After a short delay, Chrome OS 98 is starting to roll out to the stable channel. The new release brings a handful of changes, including new emoji, expanded virtual desks shortcuts, and an overhauled language settings menu ahead of the big 100 milestone. A rollout to currently-supported Chromebooks has started — though it may take a little while for all devices to get it.
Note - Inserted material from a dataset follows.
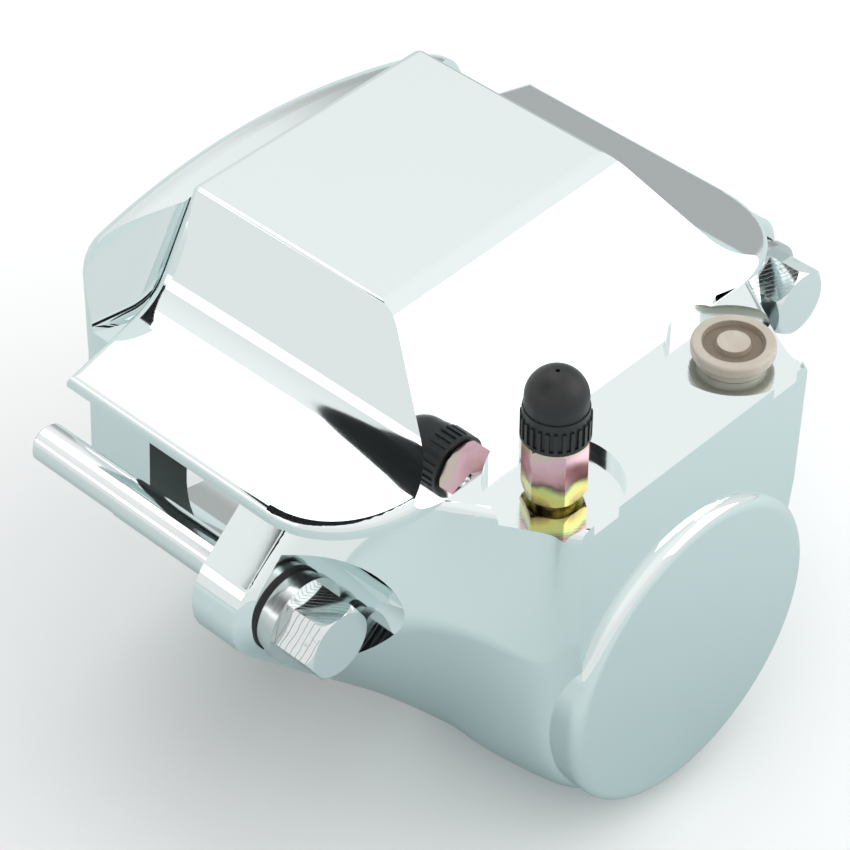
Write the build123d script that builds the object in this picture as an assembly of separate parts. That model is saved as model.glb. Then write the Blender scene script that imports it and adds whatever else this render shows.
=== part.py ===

Google hasn't graced us yet with a big blog post highlighting Chrome OS 98 features, but most of the changes are already well-documented, including many that Chrome 98 itself got. That includes a new font format for sharper and more beautiful emoji, an improved PWA experience, and a new Privacy Guide — the new screenshot tool in Chrome 98 is tied to the sharesheet and may not be present in Chrome OS, but there is a new "save to" menu for screen captures to choose a drive or folder, and support for Network Based Recovery on some devices.

High-level highlights for Chrome OS-specific additions (from AP contributor Kent Duke's literal weeks of wading through thousands of source code changes) are just below:

  • Emoji picker update to emoji 14.0 — that means new emoji
  • Overhauled language settings
  • Network Based Recovery
  • New virtual desk shortcuts
  • Dark mode flag for the virtual keyboard
  • "Save to" settings for screen capture
  • Chrome Files app SWA gets full dark theme support
  • Improved scrolling performance in ARC apps when using a mouse
  • Google Play Store search disabled in launcher

On top of that are literally hundreds of smaller changes, including numerous bug fixes addressing everything from drag-and-drop randomly crashing things in Linux to auto-granting USB access for smart card connectors and readers via WebUSB. This is further excluding several features that landed via optional flags and aren't quite "stable" yet. Noise suppression — an optional flag to reduce ambient sounds recorded by the microphone, handy for Meet and Zoom calls — was originally planned to land as part of Chrome OS 98, but it has been pushed to a later release.

Originally, we thought Chrome OS 98 would roll out on February 3rd, but Google held back the stable release, even though there weren't any bugs labeled as serious enough to hold the release back.

Though we had hoped Chrome OS 98 might deliver the subtly new Chrome logo, our own testing seems to show it's still using the old one — admittedly, you'd be hard-pressed to tell the difference. I expect Google will hold the new logo and most big new features in the next few releases for the much more marketable Chrome OS 100 release.

Chrome OS 98 is currently rolling out to several popular devices, including the company's own Google Pixelbook, though not the Pixelbook Go just yet.